Quote every line below exactly as it reads.

> [Given data]
--- Start ---

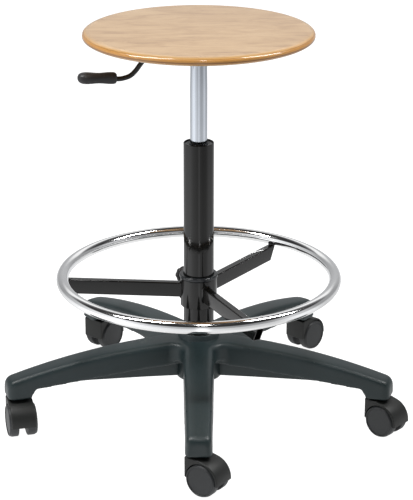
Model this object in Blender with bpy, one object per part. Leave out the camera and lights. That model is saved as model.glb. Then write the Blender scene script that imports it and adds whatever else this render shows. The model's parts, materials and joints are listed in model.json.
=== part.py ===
"""Adjustable swivel stool: a round plywood seat on a gas lift, a clamped foot ring, and a five-arm base
on twin-wheel casters. Metres, +Z up, floor at Z = 0; the front arm points along -Y."""

import math

import bmesh
import bpy
from mathutils import Matrix, Vector

MM = 0.001

# Fits
GAP = 0.3 * MM            # between pieces that touch, seat or run in one another
RUN_GAP = 1.0 * MM        # between pieces that turn past each other

# Seat
SEAT_RADIUS = 186 * MM
SEAT_THICKNESS = 16 * MM
SCREW_RADIUS = 2.5 * MM
SCREW_HEAD_RADIUS = 5 * MM
SCREW_HEAD_HEIGHT = 2.7 * MM
SCREW_DEPTH = 10 * MM     # into the seat
SCREW_SPACING = 100 * MM

# Seat mechanism
PLATE_SIDE = 130 * MM
PLATE_CORNER = 12 * MM
SHEET = 2.5 * MM
CHANNEL_LENGTH = 100 * MM
CHANNEL_WIDTH = 60 * MM
CHANNEL_HEIGHT = 26 * MM
SOCKET_WALL = 4.5 * MM
SOCKET_DROP = 8 * MM      # below the channel
LEVER_ANGLE = math.radians(195)
LEVER_ROD_RADIUS = 4 * MM
LEVER_PIVOT_REACH = 28 * MM
LEVER_PIVOT_RADIUS = 5 * MM
LEVER_INNER_REACH = -6 * MM
LEVER_BELOW_PLATE = 9.2 * MM
LEVER_BEND_REACH = 79.5 * MM
LEVER_BEND_RUN = 33 * MM
LEVER_DROP = 44.5 * MM
LEVER_BEND_RADIUS = 16 * MM
GRIP_START = 135 * MM
GRIP_LENGTH = 63 * MM
GRIP_BORE_DEPTH = 24 * MM
GRIP_TILT = math.radians(3.5)

# Gas lift
CYLINDER_RADIUS = 14 * MM
CYLINDER_WALL = 2 * MM
CYLINDER_TAPER = 0.8 * MM
CYLINDER_IN_COLUMN = 77 * MM
CYLINDER_END = 6 * MM
LIFT_TRAVEL = 125 * MM
BUTTON_RADIUS = 3.8 * MM
BUTTON_HEAD_RADIUS = 6 * MM
BUTTON_HEAD_HEIGHT = 3.4 * MM
BUTTON_LENGTH = 20 * MM
BUTTON_TRAVEL = 4 * MM
ROD_RADIUS = 5 * MM
ROD_STUB_RADIUS = 4 * MM
GLAND_LENGTH = 12 * MM
PISTON_LENGTH = 10 * MM
COLUMN_RADIUS = 25 * MM
COLUMN_WALL = 1.8 * MM
COLUMN_LENGTH = 403 * MM
COLUMN_TAPER = 1.4 * MM
COLUMN_TAPER_LENGTH = 72 * MM
COLUMN_FLOOR = 3 * MM
BUSH_LENGTH = 78 * MM
BUSH_RECESS = 2 * MM
BEARING_RADIUS = 11 * MM
RACE_THICKNESS = 2 * MM
CAGE_THICKNESS = 3 * MM
BUMPER_RADIUS = 12 * MM
BUMPER_LENGTH = 20 * MM
CLIP_RADIUS = 9 * MM
CLIP_THICKNESS = 1.5 * MM
CLIP_DROP = 3 * MM        # below the column's floor

# Foot ring
RING_RADIUS = 226.5 * MM  # to the tube's centreline
RING_TUBE_RADIUS = 10 * MM
RING_HEIGHT = 236 * MM
LINER_WALL = 1.5 * MM
LINER_LIP_OVERHANG = 1.7 * MM   # past the collar
LINER_LIP_HEIGHT = 6 * MM
COLLAR_WALL = 3.2 * MM
COLLAR_HEIGHT = 49 * MM
SPOKE_WIDTH = 13 * MM
SPOKE_HEIGHT = 25.4 * MM
SPOKE_WALL = 1.6 * MM
SPOKE_SLANT = 14 * MM
SPOKE_ANGLE = math.radians(175.4)
SPOKE_COUNT = 3
CLAMP_SCREW_RADIUS = 4 * MM
CLAMP_BOSS_RADIUS = 9 * MM
CLAMP_BOSS_LENGTH = 6.7 * MM    # from the collar's outside
KNOB_RADIUS = 14 * MM
KNOB_THICKNESS = 14 * MM
KNOB_STANDOFF = 16 * MM         # from the boss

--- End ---

> [Finished task]
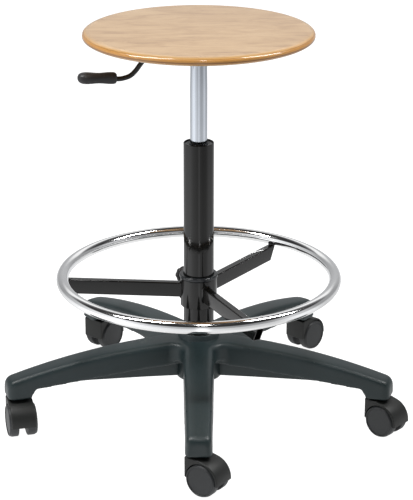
Model this object in Blender with bpy, one object per part. Leave out the camera and lights. That model is saved as model.glb. Then write the Blender scene script that imports it and adds whatever else this render shows. The model's parts, materials and joints are listed in model.json.
=== part.py ===
"""Adjustable swivel stool: a round plywood seat on a gas lift, a clamped foot ring, and a five-arm base
on twin-wheel casters. Metres, +Z up, floor at Z = 0; the front arm points along -Y."""

import math

import bmesh
import bpy
from mathutils import Matrix, Vector

MM = 0.001

# Fits
GAP = 0.3 * MM            # between pieces that touch, seat or run in one another
RUN_GAP = 1.0 * MM        # between pieces that turn past each other

# Seat
SEAT_RADIUS = 186 * MM
SEAT_THICKNESS = 16 * MM
SCREW_RADIUS = 2.5 * MM
SCREW_HEAD_RADIUS = 5 * MM
SCREW_HEAD_HEIGHT = 2.7 * MM
SCREW_DEPTH = 10 * MM     # into the seat
SCREW_SPACING = 100 * MM

# Seat mechanism
PLATE_SIDE = 130 * MM
PLATE_CORNER = 12 * MM
SHEET = 2.5 * MM
CHANNEL_LENGTH = 100 * MM
CHANNEL_WIDTH = 60 * MM
CHANNEL_HEIGHT = 26 * MM
SOCKET_WALL = 4.5 * MM
SOCKET_DROP = 8 * MM      # below the channel
LEVER_ANGLE = math.radians(195)
LEVER_ROD_RADIUS = 4 * MM
LEVER_PIVOT_REACH = 28 * MM
LEVER_PIVOT_RADIUS = 5 * MM
LEVER_INNER_REACH = -6 * MM
LEVER_BELOW_PLATE = 9.2 * MM
LEVER_BEND_REACH = 79.5 * MM
LEVER_BEND_RUN = 33 * MM
LEVER_DROP = 44.5 * MM
LEVER_BEND_RADIUS = 16 * MM
GRIP_START = 135 * MM
GRIP_LENGTH = 63 * MM
GRIP_BORE_DEPTH = 24 * MM
GRIP_TILT = math.radians(3.5)

# Gas lift
CYLINDER_RADIUS = 14 * MM
CYLINDER_WALL = 2 * MM
CYLINDER_TAPER = 0.8 * MM
CYLINDER_IN_COLUMN = 77 * MM
CYLINDER_END = 6 * MM
LIFT_TRAVEL = 125 * MM
BUTTON_RADIUS = 3.8 * MM
BUTTON_HEAD_RADIUS = 6 * MM
BUTTON_HEAD_HEIGHT = 3.4 * MM
BUTTON_LENGTH = 20 * MM
BUTTON_TRAVEL = 4 * MM
ROD_RADIUS = 5 * MM
ROD_STUB_RADIUS = 4 * MM
GLAND_LENGTH = 12 * MM
PISTON_LENGTH = 10 * MM
COLUMN_RADIUS = 25 * MM
COLUMN_WALL = 1.8 * MM
COLUMN_LENGTH = 403 * MM
COLUMN_TAPER = 1.4 * MM
COLUMN_TAPER_LENGTH = 72 * MM
COLUMN_FLOOR = 3 * MM
BUSH_LENGTH = 78 * MM
BUSH_RECESS = 2 * MM
BEARING_RADIUS = 11 * MM
RACE_THICKNESS = 2 * MM
CAGE_THICKNESS = 3 * MM
BUMPER_RADIUS = 12 * MM
BUMPER_LENGTH = 20 * MM
CLIP_RADIUS = 9 * MM
CLIP_THICKNESS = 1.5 * MM
CLIP_DROP = 3 * MM        # below the column's floor

# Foot ring
RING_RADIUS = 226.5 * MM  # to the tube's centreline
RING_TUBE_RADIUS = 10 * MM
RING_HEIGHT = 236 * MM
LINER_WALL = 1.5 * MM
LINER_LIP_OVERHANG = 1.7 * MM   # past the collar
LINER_LIP_HEIGHT = 6 * MM
COLLAR_WALL = 3.2 * MM
COLLAR_HEIGHT = 49 * MM
SPOKE_WIDTH = 13 * MM
SPOKE_HEIGHT = 25.4 * MM
SPOKE_WALL = 1.6 * MM
SPOKE_SLANT = 14 * MM
SPOKE_ANGLE = math.radians(175.4)
SPOKE_COUNT = 3
CLAMP_SCREW_RADIUS = 4 * MM
CLAMP_BOSS_RADIUS = 9 * MM
CLAMP_BOSS_LENGTH = 6.7 * MM    # from the collar's outside
KNOB_RADIUS = 14 * MM
KNOB_THICKNESS = 14 * MM
KNOB_STANDOFF = 16 * MM         # from the boss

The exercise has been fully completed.